White space. Generic stores try to cram as much information as possible onto the page. Every pixel must sell something. The result is visual chaos where nothing stands out. The courage to let the design breathe — large gaps between sections, one product instead of four in a row, a simple hero instead of a rotating slider — that's a design decision most store owners won't make. And that's exactly why it works.
How to break free
On a hosted platform, your options are limited. Changing colors and logos isn't enough — the underlying structure remains the same as thousands of other stores. You can invest in a custom template, but we're back to thousands of dollars and technical constraints.
The other path is your own online store, where you control every pixel.
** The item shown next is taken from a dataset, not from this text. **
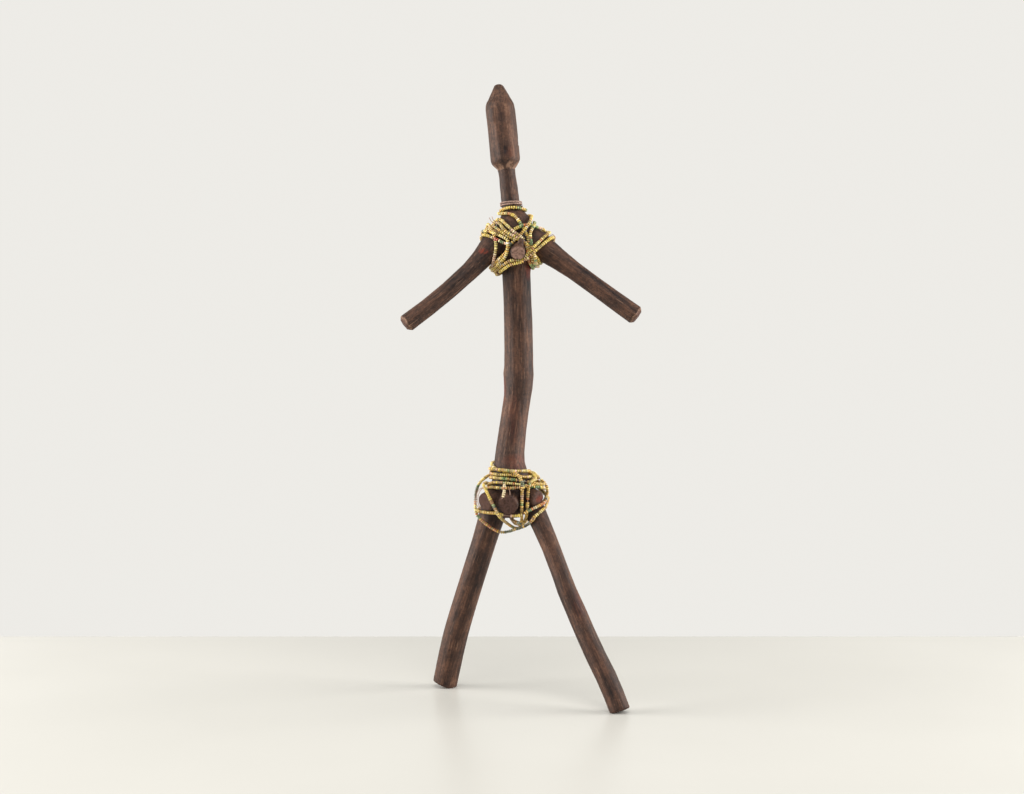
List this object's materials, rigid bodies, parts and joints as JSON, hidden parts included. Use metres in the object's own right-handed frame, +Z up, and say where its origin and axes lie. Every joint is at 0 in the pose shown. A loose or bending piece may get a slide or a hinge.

Not because you need to be a designer, but because nobody dictates how your site must look. Want a dark background instead of white? Products in a single column instead of a grid? Large photos spanning the full screen? A hero section with video instead of a slider? On your own store, you can do it.
And with an AI assistant, you don't need a developer. You say "change the homepage to feature one large product instead of a grid" and the AI does it. You experiment until the result looks the way you want. No waiting for an agency, no thousand-dollar invoices for every iteration.
The price war is a losing game
When a customer sees two identical-looking stores with the same product, they buy the cheaper one. That's logical. And that's exactly why visual sameness is so dangerous — it pushes you into a price war that a small store can never win. There's always someone who'll sell cheaper.
Design, user experience, and visual identity are how you step out of the price war. When your store looks more professional, inspires greater trust, and offers a more pleasant shopping experience, customers are willing to pay more. Not a lot more — but that 5–10% that's the difference between profit and loss.
You don't need to have the most beautiful online store on the internet. You just need to look different from the competition. And that's a surprisingly low bar, because most of the competition looks exactly the same.